Nous avons essayé et essayé mais, en été 1982, nous avons ressenti que la situation financière devenait insupportable. J'ai écrit au Rabbi que nous voulions abandonner parce que nous n'y parvenions pas : nous avions plus de 12000 £ de dettes et nous désirions nous installer ailleurs.
En réponse, nous avons reçu une lettre incroyable (qui fut par la suite publiée dans le livre Likouté Si'hot).

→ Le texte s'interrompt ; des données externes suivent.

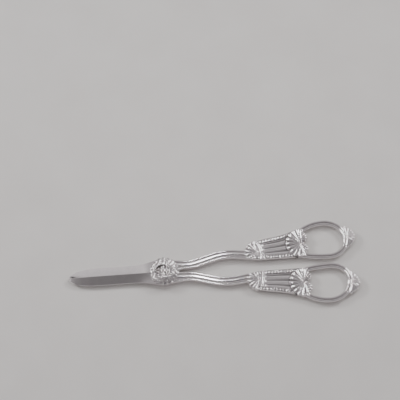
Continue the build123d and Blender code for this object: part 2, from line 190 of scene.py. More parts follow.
# The lion's face: rise, place along and across the face, and size along and across, of each soft oval
face_ovals = [
    (0.34, 2.60, 0.80, 0.95, 0.75),  # sides of the forehead
    (0.75, 2.30, 0.00, 0.75, 0.95),  # middle of the forehead
    (0.80, 1.55, 1.55, 0.55, 0.95),  # brows
    (-0.15, 1.30, 0.00, 0.60, 0.26),  # furrow between the brows
    (0.22, -2.05, 0.75, 0.30, 0.42),  # wings of the nose
    (-0.52, -2.42, 0.78, 0.13, 0.30),  # nostrils
    (1.38, -3.10, 1.22, 0.95, 1.12),  # muzzle pads
    (0.35, -2.90, 0.00, 0.60, 0.60),  # middle of the muzzle
    (1.15, -4.80, 0.00, 0.44, 1.15),  # chin
    (0.45, -0.75, 2.65, 1.05, 0.75),  # cheeks
    (-0.92, 0.55, 1.72, 0.40, 0.66),  # eye sockets
    (0.72, 0.50, 1.72, 0.26, 0.36),  # eyeballs
    (-0.24, 0.50, 1.66, 0.10, 0.10),  # pupils
]
whisker_rows = (-2.75, -3.1, -3.45)
whisker_columns = (1.15, 1.55, 1.95)

# Locks: how far they lean at the root, swing back and hook at the tip, in degrees
lock_lean = -38
lock_swing = 66
lock_hook = 82
forelock_roots = (-1.9, -0.95, 0.0, 0.95, 1.9)
forelock_reach = 5.6
forelock_levels = (3.15, 2.75)
forelock_half_width = 0.62

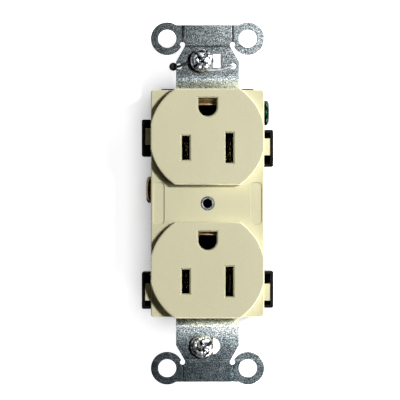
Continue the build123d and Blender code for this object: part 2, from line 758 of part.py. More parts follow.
# ---- Self-grounding spring: one bent wire across the top slot ----------------------
front_wire_y = -strap_thickness - wire_gap - wire_radius
rear_wire_y = wire_gap + wire_radius
spring_route = [
    (spring_paddle[0], rear_wire_y, spring_paddle[1]),
    (spring_left_hole[0], rear_wire_y, spring_left_hole[1]),
    (spring_left_hole[0], front_wire_y, spring_left_hole[1]),
]
spring_route += [(x, front_wire_y, z) for x, z in spring_front_points]
spring_route += [
    (spring_right_hole[0], front_wire_y, spring_right_hole[1]),
    (spring_right_hole[0], rear_wire_y, spring_right_hole[1]),
    (spring_rear_end[0], rear_wire_y, spring_rear_end[1]),
]
with BuildPart() as grounding_spring:
    with BuildLine() as spring_line:
        FilletPolyline(*spring_route, radius=spring_bend_radii)
    start = spring_line.wires()[0]
    with BuildSketch(Plane(origin=start @ 0, z_dir=start % 0)):
        Circle(wire_radius)
    sweep(path=start)
    with BuildSketch(front_plane(rear_wire_y + spring_paddle_thickness / 2)):
        with Locations(spring_paddle):
            Circle(spring_paddle_radius)
    extrude(amount=spring_paddle_thickness)
grounding_spring.part.label = "grounding_spring"

pieces = [face.part, rear_body.part, mounting_strap.part, grounding_spring.part]


def keep(piece, name):
    """Name a finished piece and put it with the others."""
    piece.label = name
    pieces.append(piece)


# ---- Buses, ground contacts and rivets ---------------------------------------------
keep(line_bus(-1), "hot_bus")
keep(line_bus(1), "neutral_bus")
for level, middle_z in zip(("upper", "lower"), ground_z):
    keep(ground_contact(middle_z, ground_lip[level]), f"ground_contact_{level}")
    keep(rivet_pair(middle_z), f"ground_rivets_{level}")

# ---- Terminal screws and their clamp plates ----------------------------------------
for line, side in (("hot", -1), ("neutral", 1)):
    for level, screw_z in zip(("upper", "lower"), terminal_z):
        backed_out = terminal_travel if (line, level) == ("hot", "upper") else 0
        head_seat = terminal_seat(side, tight_head_x + backed_out, terminal_y, screw_z)
        plate = clamp_plate(head_seat.offset(-clamp_gap), clamp_depth, clamp_height)
        keep(plate, f"{line}_clamp_{level}")
        screw = machine_screw(head_seat, terminal_head_radius, terminal_head_height,
                              terminal_shank_radius, terminal_shank_length, terminal_cross)
        keep(screw, f"{line}_screw_{level}")
ground_seat_x = ground_tab_outer_x + 2 * clamp_gap + clamp_thickness + ground_travel
ground_seat = terminal_seat(1, ground_seat_x, ground_screw_y, ground_screw_z)
plate = clamp_plate(ground_seat.offset(-clamp_gap), ground_clamp_depth, ground_clamp_height)
keep(plate, "ground_clamp")
keep(machine_screw(ground_seat, ground_head_radius, terminal_head_height,
                   terminal_shank_radius, ground_shank_length, ground_cross), "ground_screw")

# ---- Mounting screws and the washers that keep them in their slots -----------------
for end, sign, under_head_y in (
    ("top", 1, front_wire_y - wire_radius - mounting_head_gap),
    ("bottom", -1, -strap_thickness - mounting_head_gap),
):
    screw_z = sign * mounting_screw_spacing / 2
    seat = Plane(origin=(mounting_screw_x, under_head_y, screw_z), x_dir=(1, 0, 0),
                 z_dir=(0, -1, 0))
    neck = (mounting_neck_radius, mounting_thread_start_y - under_head_y)
    keep(machine_screw(seat, mounting_head_radius, mounting_head_height, mounting_thread_radius,
                       mounting_thread_tip_y - under_head_y, mounting_cross, neck),
         f"mounting_screw_{end}")
    with BuildPart() as retainer:
        with BuildSketch(front_plane(retainer_gap + retainer_thickness)):
            with Locations((mounting_screw_x, screw_z)):
                RectangleRounded(retainer_side, retainer_side, retainer_corner_radius)
                Circle(retainer_hole_radius, mode=Mode.SUBTRACT)
        extrude(amount=retainer_thickness)
    keep(retainer.part, f"retainer_{end}")

os.makedirs("parts", exist_ok=True)
for piece in pieces:
    export_step(piece, f"parts/{piece.label}.step")
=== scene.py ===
import math

import bmesh
import bpy
from mathutils import Matrix, Vector


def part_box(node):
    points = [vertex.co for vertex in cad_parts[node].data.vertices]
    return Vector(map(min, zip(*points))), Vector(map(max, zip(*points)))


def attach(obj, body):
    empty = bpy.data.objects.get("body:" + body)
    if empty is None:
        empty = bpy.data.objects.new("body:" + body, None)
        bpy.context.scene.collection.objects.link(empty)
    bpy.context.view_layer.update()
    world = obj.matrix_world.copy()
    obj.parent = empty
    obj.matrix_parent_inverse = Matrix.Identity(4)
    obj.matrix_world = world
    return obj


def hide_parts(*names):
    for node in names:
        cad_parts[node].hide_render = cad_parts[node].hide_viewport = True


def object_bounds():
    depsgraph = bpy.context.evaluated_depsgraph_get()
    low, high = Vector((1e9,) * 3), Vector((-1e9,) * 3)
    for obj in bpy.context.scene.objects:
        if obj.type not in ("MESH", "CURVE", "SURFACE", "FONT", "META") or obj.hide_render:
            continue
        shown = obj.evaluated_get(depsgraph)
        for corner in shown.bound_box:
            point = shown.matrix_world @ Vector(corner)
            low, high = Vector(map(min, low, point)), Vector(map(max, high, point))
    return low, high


# The visual model of a duplex wall outlet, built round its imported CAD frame. Metres.
# +Z is up the wall and -Y faces the room. A pale ground stands upright behind the outlet, as if
# the outlet lay on its back and the camera looked down at it.

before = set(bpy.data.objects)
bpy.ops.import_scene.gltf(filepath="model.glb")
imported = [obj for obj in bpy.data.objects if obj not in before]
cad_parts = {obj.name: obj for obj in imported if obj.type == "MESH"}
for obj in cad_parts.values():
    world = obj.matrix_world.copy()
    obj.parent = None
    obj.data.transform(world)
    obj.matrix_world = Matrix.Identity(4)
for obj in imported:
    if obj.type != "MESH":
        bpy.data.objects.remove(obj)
cad_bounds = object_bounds()
MM = 0.001


# ---- Small helpers for node trees ------------------------------------------------------
# The colour sockets of a mix node, by their places among its sockets.
MIX_FACTOR, MIX_FIRST, MIX_SECOND, MIX_RESULT = 0, 6, 7, 2
EDGE_SAMPLES = 6


class Nodes:
    """The node tree of a material or a world being put together."""

    def __init__(self, owner):
        owner.use_nodes = True
        self.tree = owner.node_tree
        self.tree.nodes.clear()

    def link(self, source, target):
        self.tree.links.new(source, target)

    def feed(self, target, value):
        """Give an input socket a constant, or the output socket that it follows."""
        if isinstance(value, bpy.types.NodeSocket):
            self.link(value, target)
        else:
            target.default_value = value

    def add(self, kind, **inputs):
        """New node; each keyword feeds the input of that name, with spaces as underscores."""
        node = self.tree.nodes.new(kind)
        for name, value in inputs.items():
            self.feed(node.inputs[name.replace("_", " ")], value)
        return node

    def mix_shaders(self, factor, first, second):
        node = self.add("ShaderNodeMixShader")
        for target, source in zip(node.inputs, (factor, first, second)):
            self.link(source, target)
        return node.outputs[0]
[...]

Le Rabbi me rappelait que je lui avais écrit quelques semaines plus tôt en spécifiant que, malgré nos difficultés, nous connaissions de grandes réussites et étions témoins « de grands miracles de D.ieu à chaque instant ».
Telle était toujours la démarche du Rabbi : minimiser le problème, insister sur le positif et proposer des encouragements.
Puis il nous rappelait que, quand nous étions arrivés à Glasgow, nous avions tout commencé depuis le début. Depuis, grâce à la bénédiction divine, nous avions des fils et des filles qui suivaient la voie de la Torah. Nous possédions notre propre maison. Nous avions établi dans la ville des institutions et des activités qui avaient suscité l'admiration de tous et qui étaient imitées par d'autres. Nous étions connus et respectés par les autorités locales et même les leaders non-juifs. Comment pouvions-nous nous plaindre que la situation n'était pas satisfaisante ?
Dans la lettre se trouvait inclus un prêt de 3000 £. C'était exactement la somme dont nous avions besoin pour joindre les deux bouts à ce moment.
Tout le reste est connu. Nous sommes restés à Glasgow et tout s'est arrangé. Exactement comme le Rabbi le souhaitait.